A lot of our shots are barely rimming out. Dampier with a nice tip-in. 

34-32 Pacers


----------



## Pacers Fan (Aug 25, 2002)

Nice job AJ, just keep dribbling.


----------



## Pacers Fan (Aug 25, 2002)

Dallas takes the lead 35-34 with 7 minutes left in the half


----------



## Pacers Fan (Aug 25, 2002)

Jermaine gives up on a loose ball, but Pollard keeps running after it and dives like Dennis Rodman and saves it.


----------



## Pacers Fan (Aug 25, 2002)

AJ called for an 8 second violation. You suck.

38-36 Mavs


----------



## PacersguyUSA (Sep 1, 2002)

Fred Jones really needs to run the point against the press.


----------



## Pacers Fan (Aug 25, 2002)

AJ with a nice hustle play...wait, what'd I just say? Freddie hits a 3. AJ hits a shot and is fouled. He nearly airballs the FT.

41-40 Indy with 4:40 left


----------



## Pacers Fan (Aug 25, 2002)

Croshere with a nice hustle play and JO slams it. Freddie with another nice hustle play and misses a dunk after being hit on his head. He flew there, wow.


----------



## Pacers Fan (Aug 25, 2002)

AJ hits a 3!


----------



## Pacers Fan (Aug 25, 2002)

JO with a nice hook shot and the foul. He hits the FT.
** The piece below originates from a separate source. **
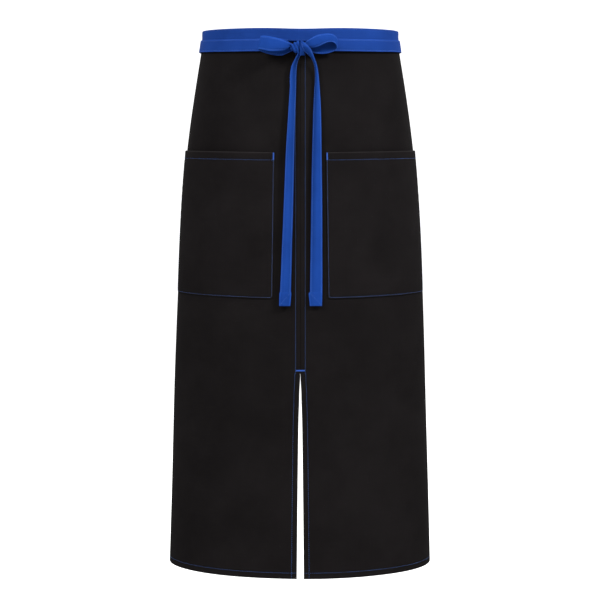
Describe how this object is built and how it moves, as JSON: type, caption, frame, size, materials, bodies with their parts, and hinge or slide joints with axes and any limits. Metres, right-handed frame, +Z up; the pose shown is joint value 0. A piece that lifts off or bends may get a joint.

51-44 Indy with 2 minutes left


----------



## Pacers Fan (Aug 25, 2002)

Pollard with a nice fadaway. Dirk's hit two in a row, not good.


----------



## PacersguyUSA (Sep 1, 2002)

wow @ Pollard making a turnaround shot


----------



## Pacers Fan (Aug 25, 2002)

Dirk hits again. ****.

57-52 Indy with 20 seconds left in the half.


----------



## Pacers Fan (Aug 25, 2002)

> wow @ Pollard making a turnaround shot


I guess he really did improve his J this offseason.

59-52 Indy at the half


----------



## Gonzo (Oct 14, 2004)

Too many turnovers, we'd be winning this game by a lot if we didn't turnover the ball so much.

AJ on track for 22


----------



## Pacers Fan (Aug 25, 2002)

JO almost injures Dirk. That almost made me happy.


----------



## Pacers Fan (Aug 25, 2002)

****. Dirk hits a 3 and JJ misses one.

59-55 Indy with 10 minutes left in the 3rd.


----------



## Pacers Fan (Aug 25, 2002)

Josh Howard gets a foul when it was clearly on Reggie and gets a T. Reggie misses another FT.


----------



## PacersguyUSA (Sep 1, 2002)

Why is Reggie shooting the technical over Croshere?


----------



## Pacers Fan (Aug 25, 2002)

Anthony Johnson is dominating!

68-59 Pacers


----------



## Pacers Fan (Aug 25, 2002)

"This is my first basketball game. Go Pacer" - Fan


----------



## Gonzo (Oct 14, 2004)

> Originally posted by <b>Pacers Fan</b>!
> Anthony Johnson is dominating!


Never thought I would live to see the day.


----------



## Pacers Fan (Aug 25, 2002)

Game keeps going back and forth, but this is the most effort we've given since the beginning of the suspensions.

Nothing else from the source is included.